Noam Shazeer

Noam Shazeer is among the most consequential engineers of the modern AI era. He is the second-listed author of “Attention Is All You Need” (arXiv 1706.03762), the 2017 paper that introduced the Transformer architecture now underpinning nearly every large language model.

He is also a leading figure in the mixture-of-experts (MoE) approach. He is the first author of “Outrageously Large Neural Networks: The Sparsely-Gated Mixture-of-Experts Layer” (arXiv 1701.06538), which showed how to selectively route inputs through specialized sub-networks. The paper reported “greater than 1000x improvements in model capacity with only minor losses in computational efficiency,” scaling to as many as 137 billion parameters. Sparse MoE designs are now central to many frontier models.

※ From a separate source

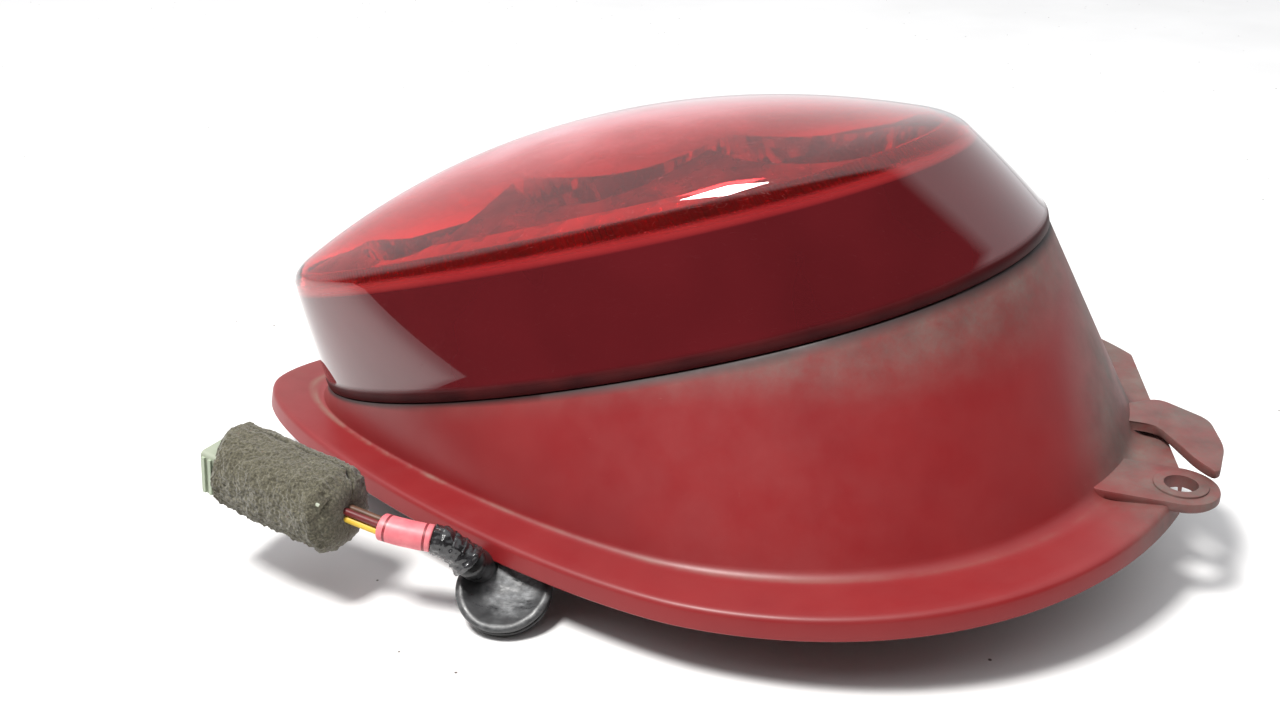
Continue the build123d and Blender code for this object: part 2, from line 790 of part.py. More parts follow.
# Breakout block with a port for each cable, and its clip
with BuildPart() as harness_breakout:
    with BuildSketch(Plane.XY.offset(breakout_bottom)):
        with Locations((breakout_x, breakout_y)):
            RectangleRounded(breakout_length, breakout_width, radius=breakout_corner)
    extrude(amount=breakout_top - breakout_bottom)
    fillet(harness_breakout.faces().sort_by(Axis.Z)[0].edges(), radius=breakout_round)
    for points in (*branch_lines, trunk_route[::-1]):
        port_end = Vector(*points[-1])
        inward = (port_end - Vector(*points[-2])).normalized() * port_length
        radius = trunk_radius if points[-1] == trunk_route[0] else branch_radius
        snout((port_end + inward, port_end), radius + 2 * port_wall, radius + port_wall)
save(harness_breakout, "harness_breakout")

with BuildPart() as harness_clip:
    with BuildSketch(Plane.XY.offset(breakout_top)):
        with Locations((breakout_x, breakout_y)):
            Circle(clip_radius)
    extrude(amount=clip_thickness)
    with BuildSketch(Plane.XY.offset(breakout_top + clip_thickness)):
        with Locations((breakout_x, breakout_y)):
            Circle(clip_stem_radius)
    extrude(amount=clip_stem_length - stud_fit)
save(harness_clip, "harness_clip")

# Pigtail: four wires side by side, from the boot to the connector, inside tape and a marker sleeve
pigtail_bend = (-61.9, -90.5, 8.6)
wire_start = (-57.3, -89.95, 2.9)
tape_end = (-66.0, -90.66, 9.12)
sleeve_start = (-66.2, -90.67, 9.15)
sleeve_bend = (-72.0, -90.9, 9.9)
sleeve_end = (-80.5, -89.9, 11.0)
connector_foot = Vector(-92.0, -86.5, 12.5)
connector_axis = Vector(-41.0, 15.0, 5.5).normalized()
connector_start = connector_foot + connector_axis * connector_setback
pigtail_route = [wire_start, pigtail_bend, sleeve_bend, sleeve_end, (-87, -88, 11.9),
                 tuple(connector_start - connector_axis * wire_gap)]
wire_names = ("yellow", "maroon", "brown", "black")
wire_turns = (225, 135, 45, 315)
for name, turn in zip(wire_names, wire_turns):
    side = wire_spread * math.cos(math.radians(turn))
    up = wire_spread * math.sin(math.radians(turn))
    shift = (0.4 * up, side, 0.9 * up)
    wire_route = [tuple(value + extra for value, extra in zip(point, shift)) for point in pigtail_route]
    cord(f"wire_{name}", wire_route, wire_radius)

with BuildPart() as tape_wrap:
    tube([front_snout[1], pigtail_bend, tape_end], tape_radius, bundle_bore)
save(tape_wrap, "tape_wrap")

with BuildPart() as marker_sleeve:
    tube([sleeve_start, sleeve_bend, sleeve_end], sleeve_radius, bundle_bore)
save(marker_sleeve, "marker_sleeve")

# Connector, its terminals and the foam around it
across = Vector(connector_axis.Y, -connector_axis.X, 0).normalized()
connector_plane = Plane(connector_start, x_dir=across, z_dir=connector_axis)
connector_face = connector_plane.offset(connector_length)

with BuildPart() as connector_housing:
    with BuildSketch(connector_plane):
        RectangleRounded(connector_width, connector_height, radius=connector_corner)
    extrude(amount=connector_length)
    with BuildSketch(connector_face):
        with GridLocations(cavity_width + cavity_wall, cavity_height + cavity_floor, 4, 2):
            Rectangle(cavity_width, cavity_height)
    extrude(amount=-cavity_depth, mode=Mode.SUBTRACT)
save(connector_housing, "connector_housing")

with BuildPart() as connector_terminals:
    with BuildSketch(connector_plane.offset(connector_length - cavity_depth)):
        with Locations((0, -(cavity_height + cavity_floor) / 2)):
            with GridLocations(cavity_width + cavity_wall, 0, 4, 1):
                Rectangle(terminal_width, terminal_thickness)
    extrude(amount=cavity_depth - terminal_setback)
save(connector_terminals, "connector_terminals")

with BuildPart() as foam_wrap:
    with BuildSketch(Plane(connector_foot, x_dir=across, z_dir=connector_axis)):
        RectangleRounded(foam_width, foam_height, radius=foam_corner)
        RectangleRounded(connector_width + 2 * foam_gap, connector_height + 2 * foam_gap,
                         radius=connector_corner + foam_gap, mode=Mode.SUBTRACT)
    extrude(amount=foam_length)
save(foam_wrap, "foam_wrap")
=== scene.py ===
import bmesh
import bpy
import math
from mathutils import Matrix, Vector, noise


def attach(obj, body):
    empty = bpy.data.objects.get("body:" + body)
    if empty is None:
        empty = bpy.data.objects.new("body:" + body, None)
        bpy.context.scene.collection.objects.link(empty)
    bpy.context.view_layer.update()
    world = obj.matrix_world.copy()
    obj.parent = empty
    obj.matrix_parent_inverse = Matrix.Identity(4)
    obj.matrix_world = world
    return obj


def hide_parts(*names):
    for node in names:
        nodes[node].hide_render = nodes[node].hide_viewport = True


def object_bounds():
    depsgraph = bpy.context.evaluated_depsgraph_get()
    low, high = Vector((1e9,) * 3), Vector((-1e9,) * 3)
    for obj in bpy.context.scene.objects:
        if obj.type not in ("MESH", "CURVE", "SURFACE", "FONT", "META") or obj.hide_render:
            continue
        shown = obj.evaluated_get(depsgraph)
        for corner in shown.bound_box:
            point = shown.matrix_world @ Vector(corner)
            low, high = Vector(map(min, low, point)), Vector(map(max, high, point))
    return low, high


# Rear lamp on its body-coloured pod. Metres, in the frame of the CAD model: +X towards the screw
# ear, +Y across, +Z out of the vehicle's body. The lens and its prisms, the pod, reflector, boot,
# tape, sleeve, foam, connector ribs and cords are built here. The rest are CAD nodes with materials.
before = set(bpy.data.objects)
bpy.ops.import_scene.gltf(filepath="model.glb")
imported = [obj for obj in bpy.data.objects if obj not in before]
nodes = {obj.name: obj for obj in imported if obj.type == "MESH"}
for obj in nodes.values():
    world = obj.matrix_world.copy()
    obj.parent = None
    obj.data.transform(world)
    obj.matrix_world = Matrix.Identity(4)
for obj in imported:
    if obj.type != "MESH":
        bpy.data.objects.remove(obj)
cad_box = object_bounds()
body = "lamp"
tau = 2 * math.pi

# Camera at the photograph's angle
camera_target = Vector((-0.01871, -0.02985, 0.03748))
camera_azimuth = math.radians(8.619)
camera_elevation = math.radians(25.255)
camera_distance = 0.40154
camera_lens = 38.03

# Outlines of the flange, the lens's foot and its rim, as eggs blunt towards +X
flange_outline = {"half_length": 0.151, "half_width": 0.1075, "fullness": 1.75, "taper": 0.39}
foot_outline = {"half_length": 0.1166, "half_width": 0.0634, "fullness": 2.12, "taper": 0.165}
rim_outline = {"half_length": 0.1068, "half_width": 0.0467, "fullness": 2.1, "taper": 0.35}
dome_height = 0.0243
lens_wall = 0.0028
crease_inset = 0.017
cover_wall = 0.0026
flange_depth = 0.0062
ledge_level = -0.0034
ledge_width = 0.0105
ledge_thickness = 0.003
tip_cut = 0.137

# Ears of the pod
ear_centre = Vector((0.1353, -0.0461))
ear_radius = 0.0105
ear_top = 0.0176
ear_thickness = 0.003
ear_hole_radius = 0.0046
wing_top = 0.0212
wing_thickness = 0.0028
wing_corners = ((0.118, -0.008), (0.1375, 0.0015), (0.150, -0.011), (0.1505, -0.028), (0.1455, -0.0445),
                (0.1415, -0.039), (0.1335, -0.017), (0.118, -0.014))

# Bulb bowls of the reflector
bowl_places = (-0.062, 0.0, 0.060)
bowl_radii = (0.027, 0.033, 0.035)
bowl_opening = 0.0155
bowl_floor = -0.0088
reflector_floor = -0.009
reflector_inset = 0.0185
reflector_rim_inset = 0.006
reflector_rim_drop = 0.0025

# Boot, and the routes of the trunk and of the pigtail's four wires
boot_face = Vector((-0.0475, -0.0894, -0.00517))
boot_axis = Vector((0, -0.5, 0.866))
boot_snouts = (
    ((-0.0545, -0.0805, -0.0065), (-0.0569, -0.0899, 0.0024), 0.0048, 0.0044),
    ((-0.0470, -0.0860, -0.0092), (-0.0450, -0.0730, -0.0100), 0.0046, 0.0036),
)
trunk_route = ((-0.0246, -0.0409, 0.0035), (-0.0285, -0.0442, -0.0045), (-0.0345, -0.051, -0.009),
               (-0.042, -0.0605, -0.011), (-0.04498, -0.0728, -0.00999))
trunk_radius = 0.0025
connector_foot = Vector((-0.092, -0.0865, 0.0125))
connector_axis = Vector((-41.0, 15.0, 5.5)).normalized()
connector_end = connector_foot + connector_axis * 0.0007
pigtail_route = ((-0.0573, -0.08995, 0.0029), (-0.0619, -0.0905, 0.0086), (-0.072, -0.0909, 0.0099),
                 (-0.0805, -0.0899, 0.011), (-0.087, -0.088, 0.0119), tuple(connector_end))
wire_radius = 0.001
wire_spread = 0.00162
wire_turns = {"yellow": 225, "maroon": 135, "brown": 45, "black": 315}
tape_reach = -0.0660
sleeve_reach = (-0.0662, -0.0805)
foam_length = 0.044


# ---------------------------------------------------------------- meshes


def piece(name, mesh):
    """Object for a mesh, riding on the lamp's body"""
    made = bpy.data.objects.new(name, mesh)
    bpy.context.scene.collection.objects.link(made)
    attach(made, body)
    return made


def ring_mesh(name, rings, loop=False, smooth=True):
    """Closed mesh from rings of points: the first and last ring are joined, or each is filled"""
    count = len(rings[0])
    faces = []
    last = len(rings) if loop else len(rings) - 1
    for row in range(last):
        above = (row + 1) % len(rings)
        for step in range(count):
            after = (step + 1) % count
            below, over = row * count, above * count
            faces.append((below + step, below + after, over + after, over + step))
    if not loop:
        faces.append(tuple(reversed(range(count))))
        faces.append(tuple((len(rings) - 1) * count + step for step in range(count)))
    mesh = bpy.data.meshes.new(name)
    mesh.from_pydata([point for ring in rings for point in ring], [], faces)
    turn_outwards(mesh)
    mesh.shade_smooth() if smooth else mesh.shade_flat()
    return mesh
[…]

Shazeer co-founded Character.AI after leaving Google. In August 2024, Character.AI announced what it called “Our Next Phase of Growth”: Shazeer, co-founder Daniel De Freitas, and members of the research team joined Google, and Character.AI granted Google a non-exclusive license to its current LLM technology. (Character.AI’s blog intermittently blocks automated access; the announcement’s content was corroborated through a second retrieval.)

After rejoining Google, Shazeer became a technical lead on the Gemini effort within Google DeepMind. For business readers, his career is a throughline of the field: he helped invent the core architecture, the efficiency technique that scales it, and then helped steer one of the major frontier model families.